**CHALLENGE:**
Exactly reproduce each entry, leaving out nothing.

------------------------------

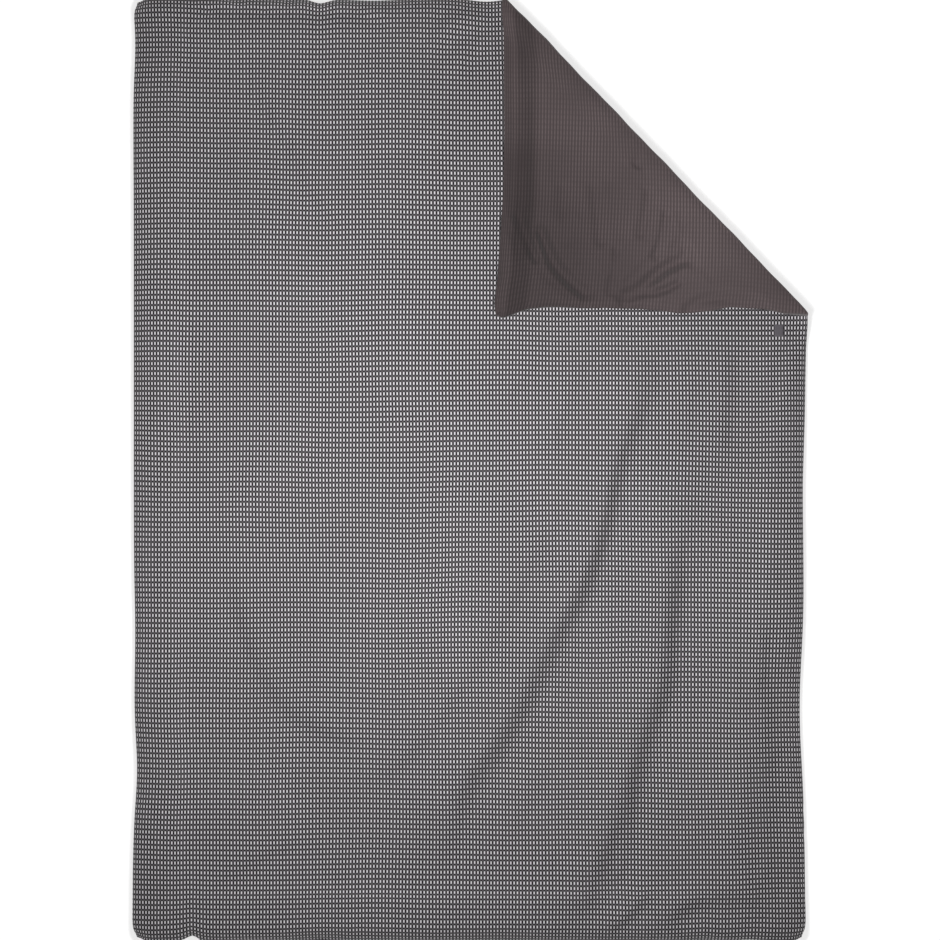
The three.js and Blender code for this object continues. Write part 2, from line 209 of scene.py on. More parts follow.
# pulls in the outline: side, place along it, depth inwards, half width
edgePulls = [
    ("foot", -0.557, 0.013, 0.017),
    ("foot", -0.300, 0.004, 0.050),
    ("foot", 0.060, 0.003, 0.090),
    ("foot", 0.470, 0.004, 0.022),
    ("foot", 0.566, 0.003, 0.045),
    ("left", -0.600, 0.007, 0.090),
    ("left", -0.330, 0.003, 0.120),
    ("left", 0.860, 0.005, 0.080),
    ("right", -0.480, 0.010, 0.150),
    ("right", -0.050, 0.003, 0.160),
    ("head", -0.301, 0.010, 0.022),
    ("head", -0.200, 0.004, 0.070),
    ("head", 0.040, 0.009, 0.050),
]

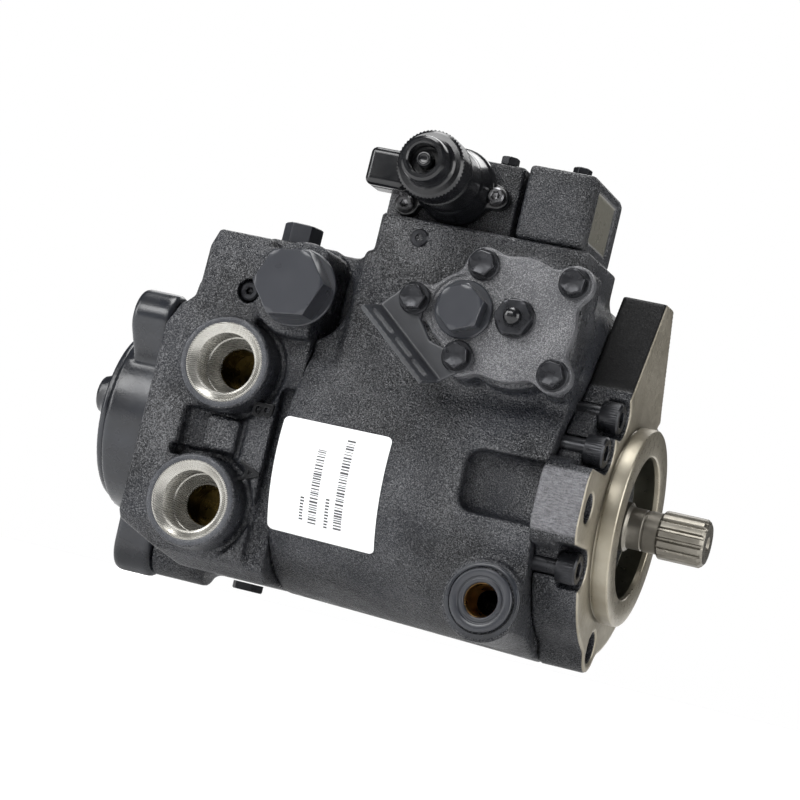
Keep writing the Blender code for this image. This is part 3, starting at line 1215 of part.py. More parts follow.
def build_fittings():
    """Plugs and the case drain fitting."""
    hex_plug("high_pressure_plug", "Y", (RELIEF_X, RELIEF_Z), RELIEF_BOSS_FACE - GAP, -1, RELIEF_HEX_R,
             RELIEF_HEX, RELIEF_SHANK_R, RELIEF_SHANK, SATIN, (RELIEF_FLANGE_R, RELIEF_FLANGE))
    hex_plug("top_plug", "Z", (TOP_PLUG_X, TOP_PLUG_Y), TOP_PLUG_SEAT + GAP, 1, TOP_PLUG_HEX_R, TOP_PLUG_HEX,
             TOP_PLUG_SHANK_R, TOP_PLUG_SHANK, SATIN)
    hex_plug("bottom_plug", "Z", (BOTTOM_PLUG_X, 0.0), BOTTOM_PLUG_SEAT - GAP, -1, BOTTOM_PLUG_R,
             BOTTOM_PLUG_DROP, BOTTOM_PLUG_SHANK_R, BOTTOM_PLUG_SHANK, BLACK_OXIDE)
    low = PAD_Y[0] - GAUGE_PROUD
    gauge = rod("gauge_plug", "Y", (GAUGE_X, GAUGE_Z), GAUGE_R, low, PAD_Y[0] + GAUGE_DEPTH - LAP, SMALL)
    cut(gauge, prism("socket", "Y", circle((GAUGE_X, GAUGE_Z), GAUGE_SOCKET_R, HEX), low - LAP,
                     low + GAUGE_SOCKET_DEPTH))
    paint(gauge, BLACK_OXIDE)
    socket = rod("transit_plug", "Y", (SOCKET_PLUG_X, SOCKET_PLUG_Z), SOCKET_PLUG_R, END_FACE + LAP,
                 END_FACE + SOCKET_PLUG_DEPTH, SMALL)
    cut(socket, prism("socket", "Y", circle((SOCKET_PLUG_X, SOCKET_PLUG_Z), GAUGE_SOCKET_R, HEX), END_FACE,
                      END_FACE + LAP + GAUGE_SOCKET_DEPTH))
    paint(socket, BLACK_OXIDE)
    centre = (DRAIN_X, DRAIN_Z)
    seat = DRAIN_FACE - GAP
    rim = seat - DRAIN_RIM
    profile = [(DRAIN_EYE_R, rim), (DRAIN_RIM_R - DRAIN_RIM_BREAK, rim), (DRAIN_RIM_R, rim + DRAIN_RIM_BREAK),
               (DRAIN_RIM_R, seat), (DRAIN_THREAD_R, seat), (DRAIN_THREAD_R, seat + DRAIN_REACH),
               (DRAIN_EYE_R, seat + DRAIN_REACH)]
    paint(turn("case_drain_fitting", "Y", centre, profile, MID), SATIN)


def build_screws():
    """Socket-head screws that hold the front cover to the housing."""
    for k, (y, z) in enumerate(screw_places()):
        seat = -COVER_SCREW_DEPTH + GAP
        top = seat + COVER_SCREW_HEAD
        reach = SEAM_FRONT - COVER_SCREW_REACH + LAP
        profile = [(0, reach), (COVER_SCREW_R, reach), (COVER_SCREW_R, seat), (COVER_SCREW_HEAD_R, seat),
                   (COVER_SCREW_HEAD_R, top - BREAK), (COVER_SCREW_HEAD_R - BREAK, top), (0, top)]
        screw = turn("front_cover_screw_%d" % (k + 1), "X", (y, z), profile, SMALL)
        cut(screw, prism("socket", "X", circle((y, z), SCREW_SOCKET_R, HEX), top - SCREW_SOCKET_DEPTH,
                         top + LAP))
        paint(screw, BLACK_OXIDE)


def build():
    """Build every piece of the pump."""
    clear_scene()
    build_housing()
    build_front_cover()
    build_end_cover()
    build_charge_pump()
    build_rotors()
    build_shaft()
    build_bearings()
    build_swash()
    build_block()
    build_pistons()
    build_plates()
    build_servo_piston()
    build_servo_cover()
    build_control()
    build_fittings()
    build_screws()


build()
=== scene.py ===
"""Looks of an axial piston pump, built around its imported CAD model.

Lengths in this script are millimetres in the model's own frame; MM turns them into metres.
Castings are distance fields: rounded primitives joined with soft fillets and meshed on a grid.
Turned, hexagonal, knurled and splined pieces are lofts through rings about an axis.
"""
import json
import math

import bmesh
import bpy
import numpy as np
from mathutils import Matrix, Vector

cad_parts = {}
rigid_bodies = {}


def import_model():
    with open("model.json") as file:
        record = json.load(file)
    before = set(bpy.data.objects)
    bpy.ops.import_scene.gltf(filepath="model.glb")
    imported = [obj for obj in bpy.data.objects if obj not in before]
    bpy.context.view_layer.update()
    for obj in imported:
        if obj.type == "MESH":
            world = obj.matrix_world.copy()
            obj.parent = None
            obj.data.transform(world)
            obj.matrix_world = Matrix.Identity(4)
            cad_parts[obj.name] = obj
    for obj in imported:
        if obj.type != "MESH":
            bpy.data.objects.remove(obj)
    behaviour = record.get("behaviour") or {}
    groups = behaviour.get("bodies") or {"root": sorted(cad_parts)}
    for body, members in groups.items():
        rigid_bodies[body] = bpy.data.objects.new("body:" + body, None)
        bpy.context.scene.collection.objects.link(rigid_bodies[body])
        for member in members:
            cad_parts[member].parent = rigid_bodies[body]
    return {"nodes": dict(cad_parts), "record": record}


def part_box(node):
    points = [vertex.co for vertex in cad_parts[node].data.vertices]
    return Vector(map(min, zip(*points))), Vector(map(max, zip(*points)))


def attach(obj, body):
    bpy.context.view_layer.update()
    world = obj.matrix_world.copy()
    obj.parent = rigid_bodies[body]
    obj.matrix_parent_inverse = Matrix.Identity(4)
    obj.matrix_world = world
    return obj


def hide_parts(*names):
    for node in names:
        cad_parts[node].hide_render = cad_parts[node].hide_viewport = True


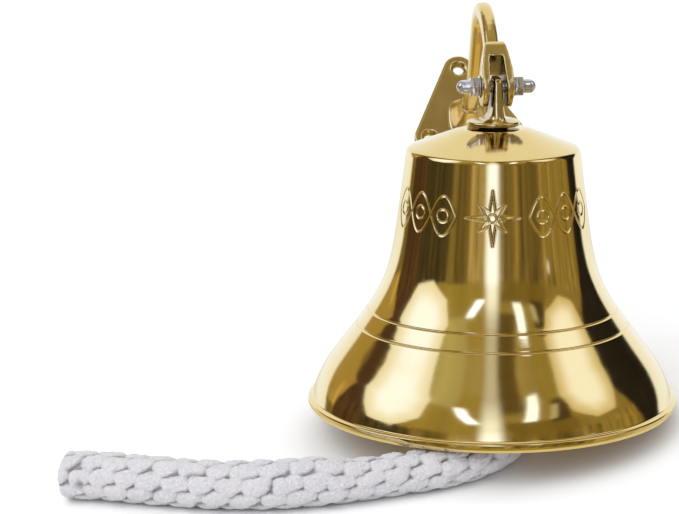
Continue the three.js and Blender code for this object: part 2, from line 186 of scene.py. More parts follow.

------------------------------

**RESULT OF THIS EXERCISE:**
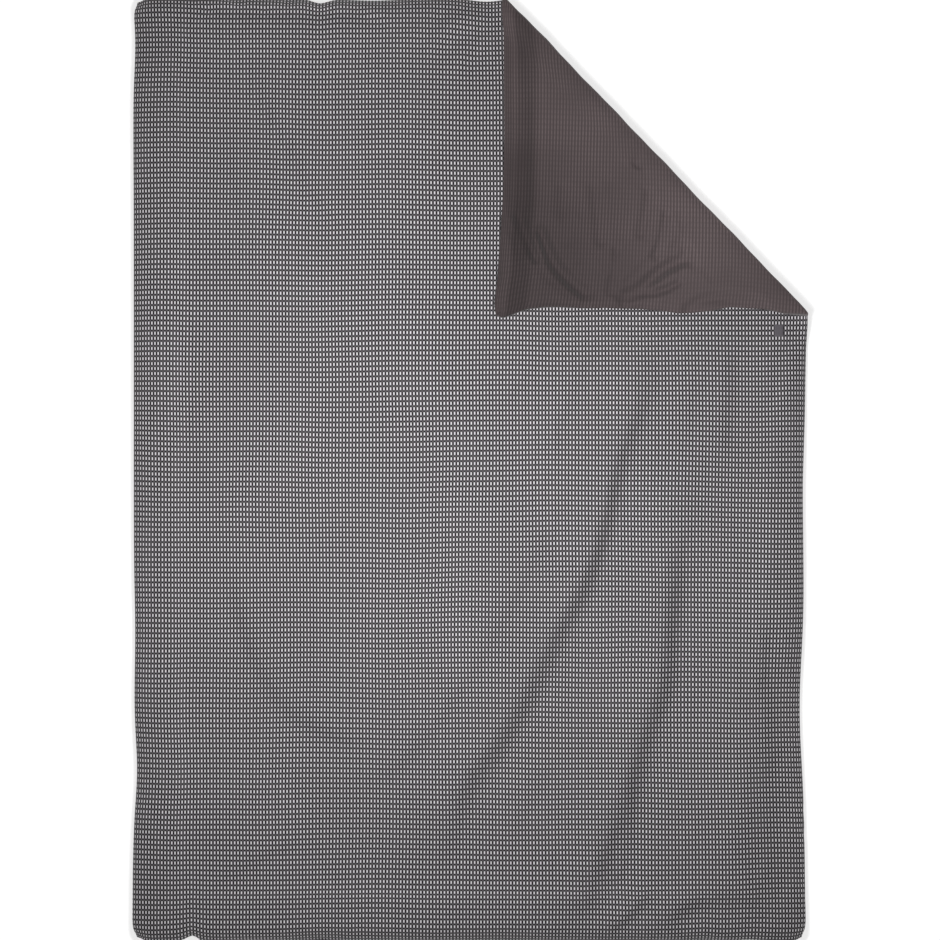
The three.js and Blender code for this object continues. Write part 2, from line 209 of scene.py on. More parts follow.
# pulls in the outline: side, place along it, depth inwards, half width
edgePulls = [
    ("foot", -0.557, 0.013, 0.017),
    ("foot", -0.300, 0.004, 0.050),
    ("foot", 0.060, 0.003, 0.090),
    ("foot", 0.470, 0.004, 0.022),
    ("foot", 0.566, 0.003, 0.045),
    ("left", -0.600, 0.007, 0.090),
    ("left", -0.330, 0.003, 0.120),
    ("left", 0.860, 0.005, 0.080),
    ("right", -0.480, 0.010, 0.150),
    ("right", -0.050, 0.003, 0.160),
    ("head", -0.301, 0.010, 0.022),
    ("head", -0.200, 0.004, 0.070),
    ("head", 0.040, 0.009, 0.050),
]

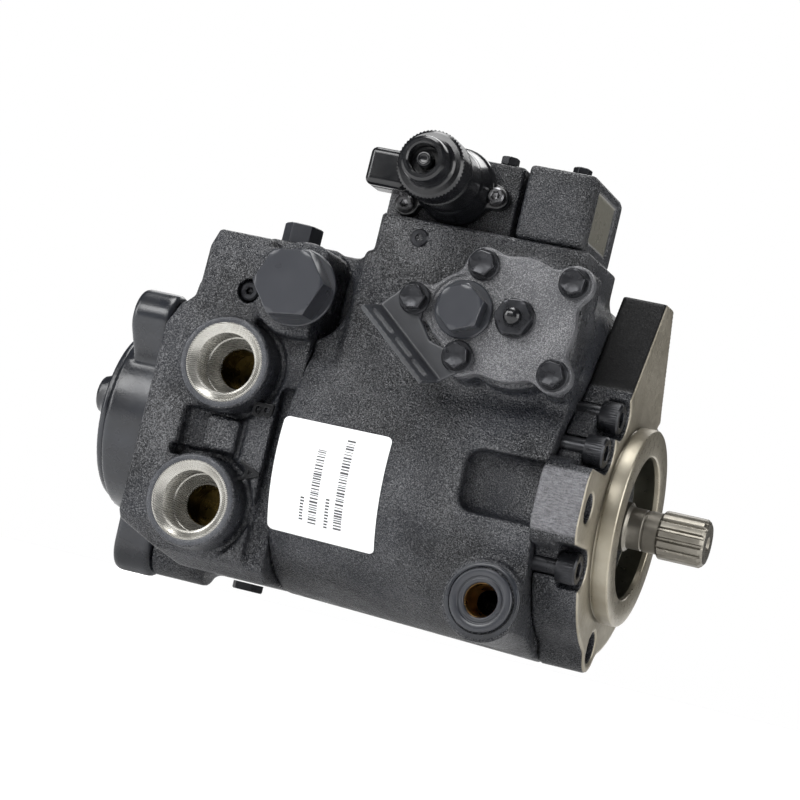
Keep writing the Blender code for this image. This is part 3, starting at line 1215 of part.py. More parts follow.
def build_fittings():
    """Plugs and the case drain fitting."""
    hex_plug("high_pressure_plug", "Y", (RELIEF_X, RELIEF_Z), RELIEF_BOSS_FACE - GAP, -1, RELIEF_HEX_R,
             RELIEF_HEX, RELIEF_SHANK_R, RELIEF_SHANK, SATIN, (RELIEF_FLANGE_R, RELIEF_FLANGE))
    hex_plug("top_plug", "Z", (TOP_PLUG_X, TOP_PLUG_Y), TOP_PLUG_SEAT + GAP, 1, TOP_PLUG_HEX_R, TOP_PLUG_HEX,
             TOP_PLUG_SHANK_R, TOP_PLUG_SHANK, SATIN)
    hex_plug("bottom_plug", "Z", (BOTTOM_PLUG_X, 0.0), BOTTOM_PLUG_SEAT - GAP, -1, BOTTOM_PLUG_R,
             BOTTOM_PLUG_DROP, BOTTOM_PLUG_SHANK_R, BOTTOM_PLUG_SHANK, BLACK_OXIDE)
    low = PAD_Y[0] - GAUGE_PROUD
    gauge = rod("gauge_plug", "Y", (GAUGE_X, GAUGE_Z), GAUGE_R, low, PAD_Y[0] + GAUGE_DEPTH - LAP, SMALL)
    cut(gauge, prism("socket", "Y", circle((GAUGE_X, GAUGE_Z), GAUGE_SOCKET_R, HEX), low - LAP,
                     low + GAUGE_SOCKET_DEPTH))
    paint(gauge, BLACK_OXIDE)
    socket = rod("transit_plug", "Y", (SOCKET_PLUG_X, SOCKET_PLUG_Z), SOCKET_PLUG_R, END_FACE + LAP,
                 END_FACE + SOCKET_PLUG_DEPTH, SMALL)
    cut(socket, prism("socket", "Y", circle((SOCKET_PLUG_X, SOCKET_PLUG_Z), GAUGE_SOCKET_R, HEX), END_FACE,
                      END_FACE + LAP + GAUGE_SOCKET_DEPTH))
    paint(socket, BLACK_OXIDE)
    centre = (DRAIN_X, DRAIN_Z)
    seat = DRAIN_FACE - GAP
    rim = seat - DRAIN_RIM
    profile = [(DRAIN_EYE_R, rim), (DRAIN_RIM_R - DRAIN_RIM_BREAK, rim), (DRAIN_RIM_R, rim + DRAIN_RIM_BREAK),
               (DRAIN_RIM_R, seat), (DRAIN_THREAD_R, seat), (DRAIN_THREAD_R, seat + DRAIN_REACH),
               (DRAIN_EYE_R, seat + DRAIN_REACH)]
    paint(turn("case_drain_fitting", "Y", centre, profile, MID), SATIN)


def build_screws():
    """Socket-head screws that hold the front cover to the housing."""
    for k, (y, z) in enumerate(screw_places()):
        seat = -COVER_SCREW_DEPTH + GAP
        top = seat + COVER_SCREW_HEAD
        reach = SEAM_FRONT - COVER_SCREW_REACH + LAP
        profile = [(0, reach), (COVER_SCREW_R, reach), (COVER_SCREW_R, seat), (COVER_SCREW_HEAD_R, seat),
                   (COVER_SCREW_HEAD_R, top - BREAK), (COVER_SCREW_HEAD_R - BREAK, top), (0, top)]
        screw = turn("front_cover_screw_%d" % (k + 1), "X", (y, z), profile, SMALL)
        cut(screw, prism("socket", "X", circle((y, z), SCREW_SOCKET_R, HEX), top - SCREW_SOCKET_DEPTH,
                         top + LAP))
        paint(screw, BLACK_OXIDE)


def build():
    """Build every piece of the pump."""
    clear_scene()
    build_housing()
    build_front_cover()
    build_end_cover()
    build_charge_pump()
    build_rotors()
    build_shaft()
    build_bearings()
    build_swash()
    build_block()
    build_pistons()
    build_plates()
    build_servo_piston()
    build_servo_cover()
    build_control()
    build_fittings()
    build_screws()


build()
=== scene.py ===
"""Looks of an axial piston pump, built around its imported CAD model.

Lengths in this script are millimetres in the model's own frame; MM turns them into metres.
Castings are distance fields: rounded primitives joined with soft fillets and meshed on a grid.
Turned, hexagonal, knurled and splined pieces are lofts through rings about an axis.
"""
import json
import math

import bmesh
import bpy
import numpy as np
from mathutils import Matrix, Vector

cad_parts = {}
rigid_bodies = {}


def import_model():
    with open("model.json") as file:
        record = json.load(file)
    before = set(bpy.data.objects)
    bpy.ops.import_scene.gltf(filepath="model.glb")
    imported = [obj for obj in bpy.data.objects if obj not in before]
    bpy.context.view_layer.update()
    for obj in imported:
        if obj.type == "MESH":
            world = obj.matrix_world.copy()
            obj.parent = None
            obj.data.transform(world)
            obj.matrix_world = Matrix.Identity(4)
            cad_parts[obj.name] = obj
    for obj in imported:
        if obj.type != "MESH":
            bpy.data.objects.remove(obj)
    behaviour = record.get("behaviour") or {}
    groups = behaviour.get("bodies") or {"root": sorted(cad_parts)}
    for body, members in groups.items():
        rigid_bodies[body] = bpy.data.objects.new("body:" + body, None)
        bpy.context.scene.collection.objects.link(rigid_bodies[body])
        for member in members:
            cad_parts[member].parent = rigid_bodies[body]
    return {"nodes": dict(cad_parts), "record": record}


def part_box(node):
    points = [vertex.co for vertex in cad_parts[node].data.vertices]
    return Vector(map(min, zip(*points))), Vector(map(max, zip(*points)))


def attach(obj, body):
    bpy.context.view_layer.update()
    world = obj.matrix_world.copy()
    obj.parent = rigid_bodies[body]
    obj.matrix_parent_inverse = Matrix.Identity(4)
    obj.matrix_world = world
    return obj


def hide_parts(*names):
    for node in names:
        cad_parts[node].hide_render = cad_parts[node].hide_viewport = True


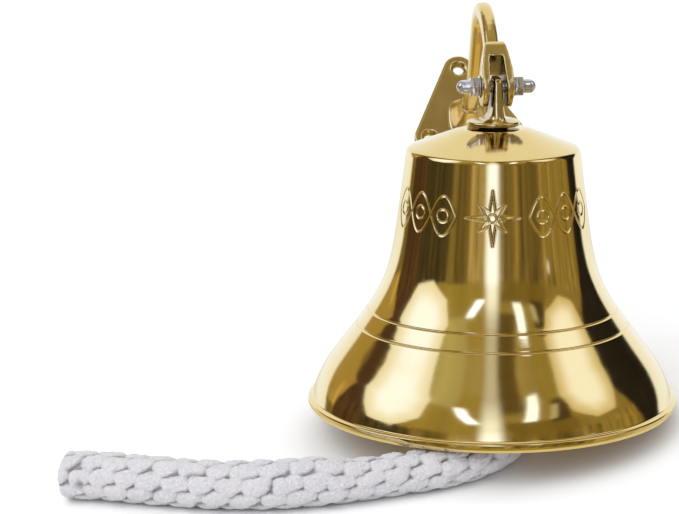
Continue the three.js and Blender code for this object: part 2, from line 186 of scene.py. More parts follow.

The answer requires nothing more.